▸ OBJECTIVE: Produce word for word the lines of the data below running from the one that has "const quarter = new" to the one that has "bpy.data.objects.remove(obj)", inclusive, and no others.

▸ PROVIDED MATERIAL:
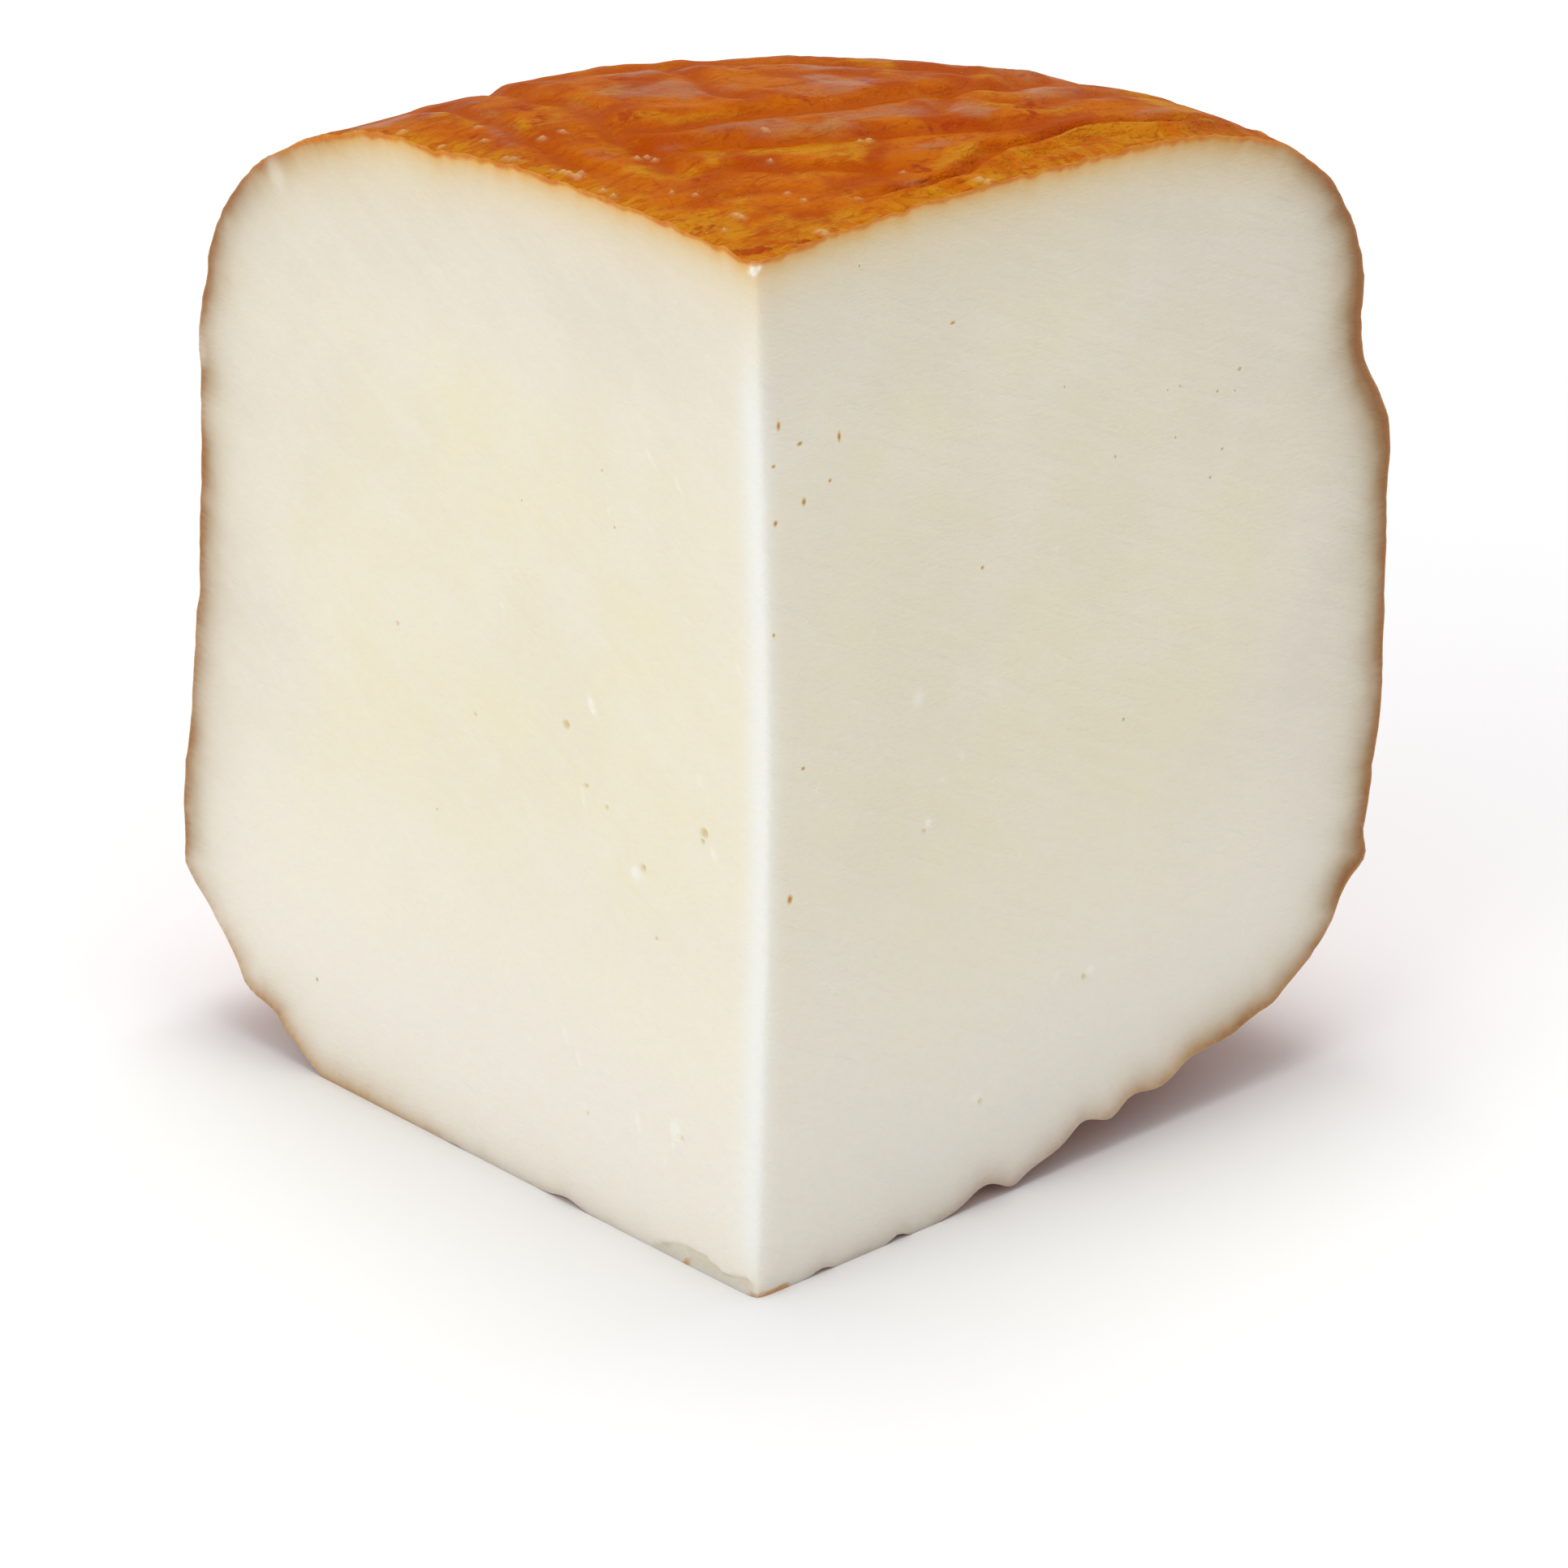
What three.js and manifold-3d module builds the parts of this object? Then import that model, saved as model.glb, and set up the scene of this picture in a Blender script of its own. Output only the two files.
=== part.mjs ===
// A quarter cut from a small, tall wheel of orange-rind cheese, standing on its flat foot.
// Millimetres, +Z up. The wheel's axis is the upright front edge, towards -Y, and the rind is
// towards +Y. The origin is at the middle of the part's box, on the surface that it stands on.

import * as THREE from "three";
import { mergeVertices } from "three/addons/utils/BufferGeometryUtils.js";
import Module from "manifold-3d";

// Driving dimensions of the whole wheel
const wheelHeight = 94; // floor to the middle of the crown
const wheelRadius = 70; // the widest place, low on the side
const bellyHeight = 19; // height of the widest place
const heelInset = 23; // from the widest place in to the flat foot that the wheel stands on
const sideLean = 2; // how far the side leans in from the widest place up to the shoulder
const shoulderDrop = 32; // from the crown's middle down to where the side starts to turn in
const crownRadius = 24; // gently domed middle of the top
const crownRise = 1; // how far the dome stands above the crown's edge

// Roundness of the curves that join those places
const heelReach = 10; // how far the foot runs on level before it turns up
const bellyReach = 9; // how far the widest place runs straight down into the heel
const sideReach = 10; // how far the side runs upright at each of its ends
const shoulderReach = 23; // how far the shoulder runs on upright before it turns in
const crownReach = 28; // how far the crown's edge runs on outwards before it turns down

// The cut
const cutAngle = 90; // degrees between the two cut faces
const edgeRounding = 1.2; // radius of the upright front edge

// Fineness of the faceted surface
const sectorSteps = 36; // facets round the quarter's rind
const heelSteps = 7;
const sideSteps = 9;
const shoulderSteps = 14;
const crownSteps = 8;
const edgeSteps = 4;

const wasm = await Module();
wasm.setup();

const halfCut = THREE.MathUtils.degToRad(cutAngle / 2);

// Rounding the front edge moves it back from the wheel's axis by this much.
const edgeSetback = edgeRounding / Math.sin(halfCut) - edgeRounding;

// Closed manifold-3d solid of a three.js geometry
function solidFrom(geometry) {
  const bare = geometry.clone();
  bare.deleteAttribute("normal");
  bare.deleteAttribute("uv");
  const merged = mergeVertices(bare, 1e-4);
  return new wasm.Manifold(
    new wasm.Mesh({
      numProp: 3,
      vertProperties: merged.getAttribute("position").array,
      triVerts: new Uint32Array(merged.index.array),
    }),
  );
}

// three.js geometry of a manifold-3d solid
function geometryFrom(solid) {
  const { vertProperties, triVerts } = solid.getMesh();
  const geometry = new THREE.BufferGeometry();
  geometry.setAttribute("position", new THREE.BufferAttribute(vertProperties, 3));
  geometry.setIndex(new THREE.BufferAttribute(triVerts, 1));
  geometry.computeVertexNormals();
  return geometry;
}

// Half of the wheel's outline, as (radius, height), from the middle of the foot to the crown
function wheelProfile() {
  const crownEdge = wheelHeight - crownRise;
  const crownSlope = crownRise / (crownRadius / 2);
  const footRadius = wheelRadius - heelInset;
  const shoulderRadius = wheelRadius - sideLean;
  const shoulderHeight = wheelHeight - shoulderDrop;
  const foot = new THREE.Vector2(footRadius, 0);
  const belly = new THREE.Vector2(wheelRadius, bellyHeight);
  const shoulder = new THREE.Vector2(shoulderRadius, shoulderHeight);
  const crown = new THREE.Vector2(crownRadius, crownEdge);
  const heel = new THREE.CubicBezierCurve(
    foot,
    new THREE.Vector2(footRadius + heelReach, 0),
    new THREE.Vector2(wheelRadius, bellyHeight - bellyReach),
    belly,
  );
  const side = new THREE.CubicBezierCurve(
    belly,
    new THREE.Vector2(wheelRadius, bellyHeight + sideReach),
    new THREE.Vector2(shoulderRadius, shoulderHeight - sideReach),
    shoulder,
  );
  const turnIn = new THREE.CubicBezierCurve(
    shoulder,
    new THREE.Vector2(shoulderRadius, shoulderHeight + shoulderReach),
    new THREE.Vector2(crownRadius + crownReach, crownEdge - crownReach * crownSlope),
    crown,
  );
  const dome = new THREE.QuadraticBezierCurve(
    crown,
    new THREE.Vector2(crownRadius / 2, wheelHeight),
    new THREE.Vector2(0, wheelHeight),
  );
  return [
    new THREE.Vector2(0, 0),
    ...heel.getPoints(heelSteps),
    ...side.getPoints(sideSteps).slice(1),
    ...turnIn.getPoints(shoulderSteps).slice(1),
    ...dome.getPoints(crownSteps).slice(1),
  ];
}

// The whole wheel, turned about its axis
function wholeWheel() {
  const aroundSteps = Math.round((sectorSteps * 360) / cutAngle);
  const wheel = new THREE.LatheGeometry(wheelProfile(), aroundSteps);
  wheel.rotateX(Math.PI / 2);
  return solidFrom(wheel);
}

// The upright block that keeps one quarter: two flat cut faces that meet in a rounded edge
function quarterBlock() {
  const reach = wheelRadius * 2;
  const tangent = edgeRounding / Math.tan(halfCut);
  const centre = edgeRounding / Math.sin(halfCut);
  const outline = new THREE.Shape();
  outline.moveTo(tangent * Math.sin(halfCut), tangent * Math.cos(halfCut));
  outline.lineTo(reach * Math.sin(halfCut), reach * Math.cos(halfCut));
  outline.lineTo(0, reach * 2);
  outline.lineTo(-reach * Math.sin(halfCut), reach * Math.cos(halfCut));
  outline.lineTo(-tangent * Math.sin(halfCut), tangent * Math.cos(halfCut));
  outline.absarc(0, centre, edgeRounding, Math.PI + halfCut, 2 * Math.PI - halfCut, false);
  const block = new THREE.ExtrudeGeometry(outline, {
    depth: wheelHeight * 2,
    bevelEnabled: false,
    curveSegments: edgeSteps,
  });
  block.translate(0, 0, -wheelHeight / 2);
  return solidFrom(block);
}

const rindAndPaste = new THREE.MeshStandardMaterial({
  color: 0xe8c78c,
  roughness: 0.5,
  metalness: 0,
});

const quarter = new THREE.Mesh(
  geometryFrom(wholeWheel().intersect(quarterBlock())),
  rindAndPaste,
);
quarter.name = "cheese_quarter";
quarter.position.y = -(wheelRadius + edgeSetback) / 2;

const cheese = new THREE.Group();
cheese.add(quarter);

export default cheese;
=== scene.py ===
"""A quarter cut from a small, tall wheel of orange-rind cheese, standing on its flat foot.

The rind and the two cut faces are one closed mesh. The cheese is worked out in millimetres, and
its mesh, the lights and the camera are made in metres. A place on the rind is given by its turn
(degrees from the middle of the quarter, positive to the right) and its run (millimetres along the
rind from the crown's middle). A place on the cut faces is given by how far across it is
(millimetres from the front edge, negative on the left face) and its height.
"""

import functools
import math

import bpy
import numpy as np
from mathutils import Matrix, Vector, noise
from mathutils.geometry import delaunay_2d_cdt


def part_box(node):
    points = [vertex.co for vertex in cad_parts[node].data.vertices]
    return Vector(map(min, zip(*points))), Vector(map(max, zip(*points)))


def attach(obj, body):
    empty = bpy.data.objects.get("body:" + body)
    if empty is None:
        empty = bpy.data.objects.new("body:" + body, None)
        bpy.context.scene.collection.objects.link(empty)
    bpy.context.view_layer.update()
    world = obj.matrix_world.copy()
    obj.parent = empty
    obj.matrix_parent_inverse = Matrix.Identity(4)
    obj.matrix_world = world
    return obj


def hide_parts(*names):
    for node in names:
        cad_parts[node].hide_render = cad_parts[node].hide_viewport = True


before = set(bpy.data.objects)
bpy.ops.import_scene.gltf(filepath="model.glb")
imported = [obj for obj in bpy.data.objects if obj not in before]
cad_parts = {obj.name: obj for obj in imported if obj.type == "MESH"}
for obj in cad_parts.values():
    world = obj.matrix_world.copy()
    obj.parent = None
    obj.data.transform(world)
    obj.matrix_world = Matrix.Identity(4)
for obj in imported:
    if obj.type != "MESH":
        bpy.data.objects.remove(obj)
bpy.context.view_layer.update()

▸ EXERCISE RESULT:
const quarter = new THREE.Mesh(
  geometryFrom(wholeWheel().intersect(quarterBlock())),
  rindAndPaste,
);
quarter.name = "cheese_quarter";
quarter.position.y = -(wheelRadius + edgeSetback) / 2;

const cheese = new THREE.Group();
cheese.add(quarter);

export default cheese;
=== scene.py ===
"""A quarter cut from a small, tall wheel of orange-rind cheese, standing on its flat foot.

The rind and the two cut faces are one closed mesh. The cheese is worked out in millimetres, and
its mesh, the lights and the camera are made in metres. A place on the rind is given by its turn
(degrees from the middle of the quarter, positive to the right) and its run (millimetres along the
rind from the crown's middle). A place on the cut faces is given by how far across it is
(millimetres from the front edge, negative on the left face) and its height.
"""

import functools
import math

import bpy
import numpy as np
from mathutils import Matrix, Vector, noise
from mathutils.geometry import delaunay_2d_cdt


def part_box(node):
    points = [vertex.co for vertex in cad_parts[node].data.vertices]
    return Vector(map(min, zip(*points))), Vector(map(max, zip(*points)))


def attach(obj, body):
    empty = bpy.data.objects.get("body:" + body)
    if empty is None:
        empty = bpy.data.objects.new("body:" + body, None)
        bpy.context.scene.collection.objects.link(empty)
    bpy.context.view_layer.update()
    world = obj.matrix_world.copy()
    obj.parent = empty
    obj.matrix_parent_inverse = Matrix.Identity(4)
    obj.matrix_world = world
    return obj


def hide_parts(*names):
    for node in names:
        cad_parts[node].hide_render = cad_parts[node].hide_viewport = True


before = set(bpy.data.objects)
bpy.ops.import_scene.gltf(filepath="model.glb")
imported = [obj for obj in bpy.data.objects if obj not in before]
cad_parts = {obj.name: obj for obj in imported if obj.type == "MESH"}
for obj in cad_parts.values():
    world = obj.matrix_world.copy()
    obj.parent = None
    obj.data.transform(world)
    obj.matrix_world = Matrix.Identity(4)
for obj in imported:
    if obj.type != "MESH":
        bpy.data.objects.remove(obj)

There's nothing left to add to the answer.